Senate President Pro Tem Phil Berger said a lot to hearten conservatives at his press conference today — yet it was also clear that challenges remain.
He said the state budget was in much better shape than two years ago. But he declined to predict a surplus. He said lawmakers were shooting for a budget with a lower bottom line.
Looming over this scenario, however, is Medicaid spending, especially possible increases mandated by the Obamacare health care overhaul. “We are having a great deal of difficulty understanding how, in a program that at its current level ended up with overruns in the hundreds of millions of dollars, we can reasonable afford to expand that program,” he said. At another point, he expressed doubts about whether federal officials are supplying NC with timely and accurate information about the program.
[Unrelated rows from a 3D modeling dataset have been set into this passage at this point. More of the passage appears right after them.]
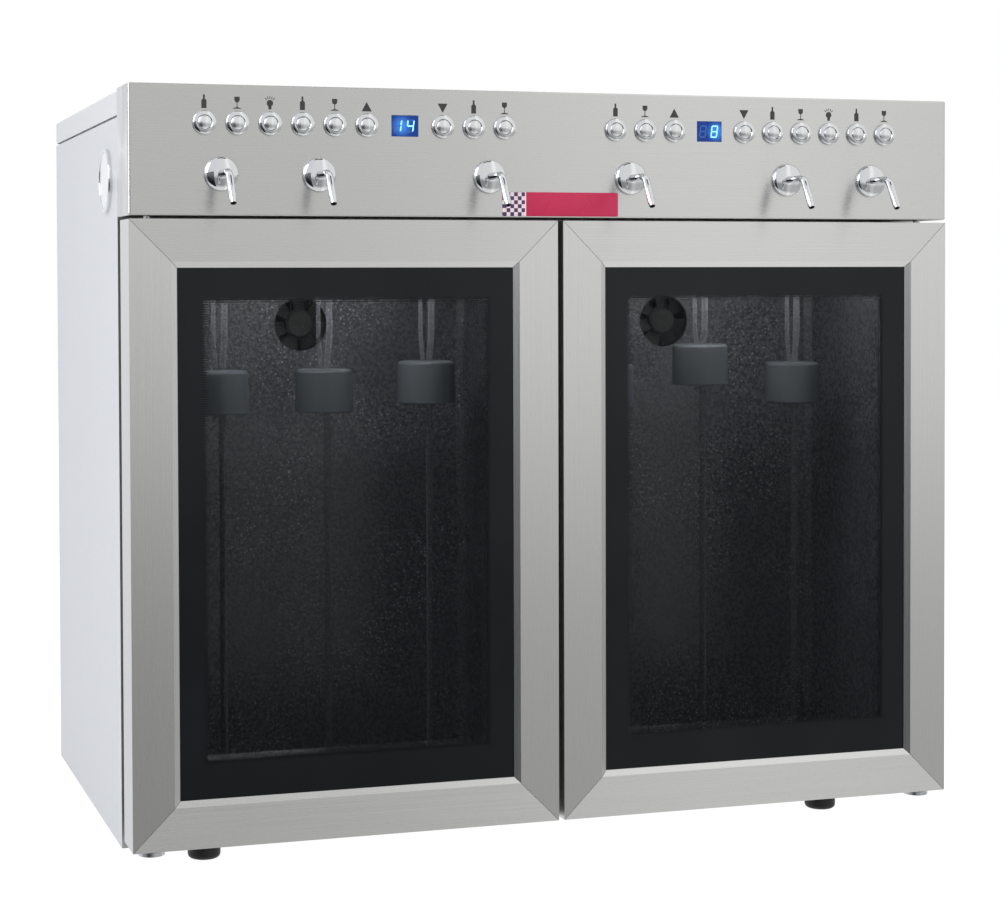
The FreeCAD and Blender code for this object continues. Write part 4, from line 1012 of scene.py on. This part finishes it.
def addLamp(name, place, target, size, power, mirrored):
    data = bpy.data.lights.new(name, "AREA")
    data.shape = "RECTANGLE"
    data.size, data.size_y = size
    data.energy = power
    lamp = bpy.data.objects.new(name, data)
    lamp.location = place
    lamp.rotation_mode = "QUATERNION"
    lamp.rotation_quaternion = (Vector(target) - Vector(place)).to_track_quat("-Z", "Y")
    lamp.visible_glossy = mirrored
    scene.collection.objects.link(lamp)


def addCard(name, middle, width, height, facing, tones):
    # a dark card of the kind held up in a studio, which only polished and brushed metal sees
    across = Vector((1, 0, 0)) * width / 2
    along = across.cross(Vector(facing)).normalized() * height / 2
    bm = bmesh.new()
    bm.faces.new([bm.verts.new(Vector(middle) + across * a + along * b)
                  for a, b in ((-1, -1), (1, -1), (1, 1), (-1, 1))])
    material, tree, shader, place = newMaterial(name, {"Roughness": 0.9, "Specular IOR Level": 0.0})
    upwards = addNode(tree, "SeparateXYZ", {0: place}).outputs["Z"]
    fade = addNode(tree, "MapRange", {0: upwards, 1: 0.0, 2: middle[2] + height / 2},
                   interpolation_type="SMOOTHSTEP")
    tone = addNode(tree, "Mix", {0: fade, 6: tones[0], 7: tones[1]}, data_type="RGBA")
    wire(tree, shader, {"Base Color": tone})
    card = addProp(name, bm, material)
    for kind in ("camera", "diffuse", "transmission", "shadow", "volume_scatter"):
        setattr(card, "visible_" + kind, False)


def makeCamera():
    yaw, pitch, roll = (math.radians(lens[angle]) for angle in ("yaw", "pitch", "roll"))
    forward = Vector((math.sin(yaw) * math.cos(pitch), math.cos(yaw) * math.cos(pitch), math.sin(pitch)))
    right = Vector((math.cos(yaw), -math.sin(yaw), 0))
    up = right.cross(forward)
    rolledRight = right * math.cos(roll) + up * math.sin(roll)
    rolledUp = up * math.cos(roll) - right * math.sin(roll)
    turn = Matrix((rolledRight, rolledUp, -forward)).transposed()
    data = bpy.data.cameras.new("lens")
    data.sensor_width = lens["sensor"]
    data.lens = lens["focal"]
    data.shift_x, data.shift_y = lens["shift"]
    camera = bpy.data.objects.new("camera", data)
    camera.matrix_world = Matrix.Translation(lens["place"]) @ turn.to_4x4()
    scene.collection.objects.link(camera)
    scene.camera = camera


makeFloor()
makeWorld()
for name, facts in lamps.items():
    addLamp(name, *facts)
lampLow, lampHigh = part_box("bay_lamps")
for glass in ("door_glass_left", "door_glass_right"):
    low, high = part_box(glass)
    under = Vector(((low.x + high.x) / 2, (lampLow.y + lampHigh.y) / 2, lampLow.z - mm))
    size = (bayLight["width"] * (high.x - low.x), bayLight["depth"])
    addLamp("bayLight", under, under + Vector(bayLight["aim"]), size, bayLight["watts"], True)
for name, facts in cards.items():
    addCard(name, *facts)
makeCamera()
scene.view_settings.view_transform = "Standard"
print("studio made")
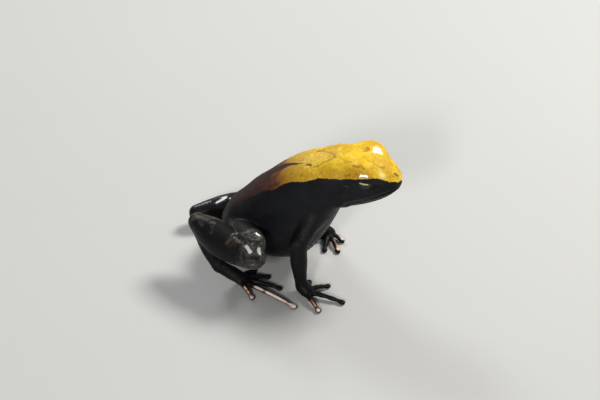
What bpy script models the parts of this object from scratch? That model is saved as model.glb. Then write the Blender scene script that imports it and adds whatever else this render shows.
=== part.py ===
"""A yellow-backed mantella frog at life size, sitting upright: one closed solid for each part of its body.

Sizes below are in millimetres, and the meshes are made in metres. The frog faces +X, its left side is
at +Y, and its toes, fingers and palms rest on the plane z = 0. The snout tip starts at x = 0, and the
whole frog is moved at the end so that the origin lies under the middle of its box.
"""

import math

import bmesh
import bpy
import numpy as np
from mathutils import Matrix, Vector

MM = 0.001
GAP = 0.3  # clearance between neighbouring solids
RIGHT, LEFT = -1, 1
SIDE_NAMES = {RIGHT: "right", LEFT: "left"}

# Head. Its own axis runs back along the line of the mouth, and is pitched nose up.
SNOUT = Vector((0.0, 0.0, 15.6))  # front end of the line of the mouth
HEAD_PITCH = math.radians(13.0)
HEAD_LENGTH = 7.6
HEAD_HALF_WIDTH = 4.25
CROWN_HEIGHT = 5.2  # above the line of the mouth
JAW_DEPTH = 1.85  # below it
SNOUT_BLUNTNESS = 2.15  # 2 is an ellipse seen from above, and more is squarer
MOUTH_LENGTH = 6.3
MOUTH_GROOVE = 0.24
MOUTH_LINE = ((0.0, -0.08), (0.7, 0.05), (1.3, 0.2), (2.0, 0.3), (3.4, 0.27), (4.6, 0.18), (5.9, 0.06), (7.0, 0.0))
MOUTH_SPREAD = (12.0, 24.0)  # degrees of the ring above and below the mouth that rise and fall with it
JAW_INSET = 0.95  # width of the lower jaw as a share of the upper lip's
NOSTRIL = Vector((0.3, 0.6, 1.48))  # back from the snout, out from the middle, up from the mouth
NOSTRIL_RADIUS = 0.2
EYE = Vector((3.9, 2.55, 2.3))
EYE_RADIUS = 1.27
LID_CENTRE = Vector((4.0, 2.2, 2.6))
LID_RADII = Vector((2.15, 1.5, 2.1))
EARDRUM = Vector((6.2, 3.9, 1.6))
EARDRUM_RADIUS = 0.75
EARDRUM_DEPTH = 0.28

# Trunk, from behind the head to the vent: the back and the belly in the middle plane as x and z,
# then half the width, and the share of the depth that lies above the widest level.
TRUNK = (
    ((-10.4, 18.05), (-7.4, 11.0), 4.35, 0.62),
    ((-12.4, 17.2), (-8.2, 8.9), 4.5, 0.56),
    ((-14.9, 15.6), (-9.7, 5.6), 4.7, 0.53),
    ((-17.2, 13.55), (-12.0, 2.4), 4.8, 0.52),
    ((-19.45, 11.4), (-14.9, 1.3), 4.6, 0.5),
    ((-21.4, 9.25), (-18.5, 1.3), 3.9, 0.5),
    ((-22.8, 7.4), (-21.8, 3.1), 2.7, 0.5),
)
VENT = ((-23.5, 5.9), (-23.3, 4.9), 0.7, 0.5)
BACK_SQUARENESS = 2.5
BELLY_SQUARENESS = 2.1
HEAD_TAPER, TRUNK_TAPER = 0.12, 0.08  # how much the flanks lean in towards the back
RING_DEGREES = (0, 14, 28, 41, 53, 64, 74, 82, 87, 90, 93, 98, 106, 116, 128, 141, 154, 167, 180)
MOUTH_RING = RING_DEGREES.index(90)

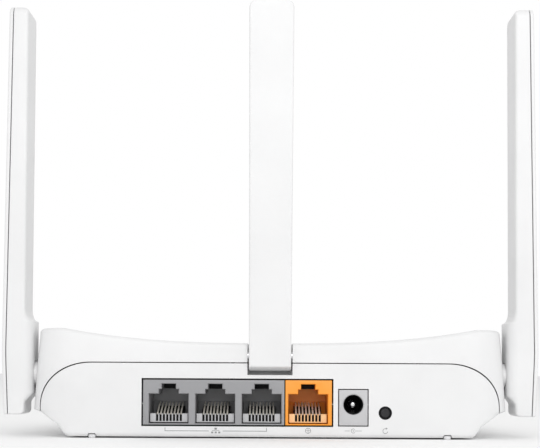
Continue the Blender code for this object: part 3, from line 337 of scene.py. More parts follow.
def combine(thing, tool, operation):
    """Boolean with a tool that isn't needed afterwards."""
    modifier = thing.modifiers.new("boolean", 'BOOLEAN')
    modifier.object = tool
    modifier.operation = operation
    modifier.solver = 'EXACT'
    bpy.context.view_layer.update()
    evaluated = thing.evaluated_get(bpy.context.evaluated_depsgraph_get())
    mesh = bpy.data.meshes.new_from_object(evaluated)
    thing.modifiers.clear()
    old = thing.data
    mesh.name = old.name
    thing.data = mesh
    bpy.data.meshes.remove(old)


def cut(thing, *tools):
    for tool in tools:
        combine(thing, tool, 'DIFFERENCE')
        discard(tool)


def unite(thing, *tools):
    for tool in tools:
        combine(thing, tool, 'UNION')
        discard(tool)


def discard(*things):
    for thing in things:
        bpy.data.objects.remove(thing, do_unlink=True)


def finish_piece(thing, slot, body, *nodes):
    thing.data.shade_smooth()
    thing.data.set_sharp_from_angle(angle=math.radians(32))
    settle(thing, slot, body, *nodes)


def settle(thing, slot, body, *nodes):
    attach(thing, body)
    if nodes:
        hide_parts(*nodes)


def soften(thing, width):
    modifier = thing.modifiers.new("soft_edges", 'BEVEL')
    modifier.width = width
    modifier.segments = 2
    modifier.limit_method = 'ANGLE'
    modifier.angle_limit = math.radians(40)
    modifier.harden_normals = False


def block(name, low, high, material=None, bevel=0.0, segments=2):
    size = Vector(high) - Vector(low)
    bm = bmesh.new()
    matrix = Matrix.Translation((Vector(high) + Vector(low)) / 2) @ Matrix.Diagonal((*size, 1.0))
    bmesh.ops.create_cube(bm, size=1.0, matrix=matrix)
    if bevel:
        bmesh.ops.bevel(bm, geom=bm.edges[:], offset=bevel, segments=segments, affect='EDGES', profile=0.5)
    return as_object(name, bm, material or WHITE)


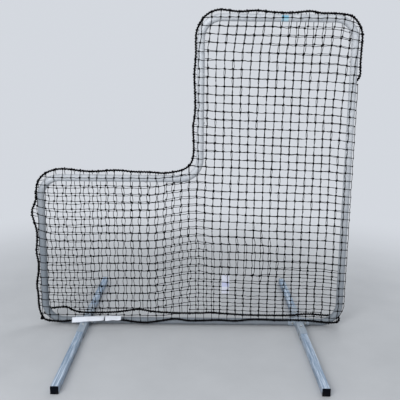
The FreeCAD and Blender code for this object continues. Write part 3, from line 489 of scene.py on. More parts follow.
def softbox(name, place, power):
    lamp = bpy.data.lights.new(name, "AREA")
    lamp.shape = "DISK"
    lamp.size = LAMP_SIZE
    lamp.energy = power
    lit = put(name, lamp)
    lit.location = place
    aim = LAMPS_AIM_AT - Vector(place)
    lit.rotation_euler = aim.to_track_quat("-Z", "Y").to_euler()


softbox("key_lamp", (-2.2, -4.8, 3.0), power=190.0)
softbox("back_lamp", (2.5, 3.6, 4.6), power=60.0)

# %% [markdown]
# Each kept solid gets its finish in its material slots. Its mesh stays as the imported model
# has it.

# %% Dress the solids
def dress(names, material, slot):
    for name in names:
        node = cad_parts[name]
        node.data.materials.clear()
        node.data.materials.append(material)
    print(slot, "on", len(names), "nodes")


dress(["lower_left_corner", "left_post", "low_shoulder", "inner_corner",
       "upper_left_corner", "top_rail", "upper_right_corner", "right_post",
       "lower_right_corner", "bottom_rail"], TUBE_FINISH, "galvanised_tube")
dress(["left_skid_connector", "right_skid_connector"], CONNECTOR_FINISH,
      "galvanised_connector")
skid_ends = [f"{side}_{end}" for side in ("left", "right") for end in ("front", "rear")]
dress([f"{end}_skid" for end in skid_ends], SKID_FINISH, "galvanised_skid")
dress([f"{end}_cap" for end in skid_ends], CAP_FINISH, "black_cap")
dress(["frame_screws", "skid_bolts", "collar_bolts"], SCREW_FINISH, "zinc_screw")

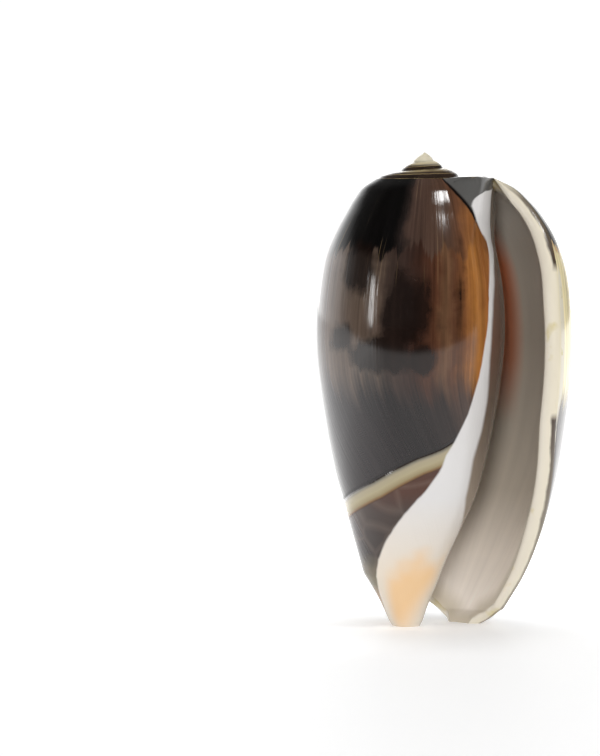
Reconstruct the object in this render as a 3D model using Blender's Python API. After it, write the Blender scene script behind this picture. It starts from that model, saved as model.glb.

Moreover, he said that neighboring states are unlikely to expand their Medicaid programs, so if NC does, that might draw people here to swell the rolls further.
In short, as the Tar Heel State gets its own finances in order, Uncle Sam threatens to drop more expenses on to the state ledgers — to an amount no one can now assess, but surely will be in the hundreds of millions of dollars.
On tax reform, he said the legislature would pass a package, up to eliminating the income taxes. But he alluded to several proposals being discussed, so only time will tell which will be the front runner, and if it can get legislators to rally behind it.
His remarks also touched on the issue is about fairness: moving from income to consumption taxes is about the fair allocation of the costs of government, especially in regard to basing taxes on the economy of 2013, not 1933. Taxing services, as at least one reform plan would do, is more realistic and fair to the North Carolinians of today.
He was questioned about some details, and when asked for the rationale behind them, he replied simply that the rationale was: “No tax on income.”
Backers of this plan should be wary of being lured into the weeds of this debate. That’s what it’s really about: “No tax on income.” That should be conservatives’ mantra in the months ahead: “no tax on income.”
As he mentioned at one time, there’s an adage that politics is the art of the possible. It is entirely possible the General Assembly will take major steps to improve the state’s economy. Doing so will require the strength to persevere and get things done.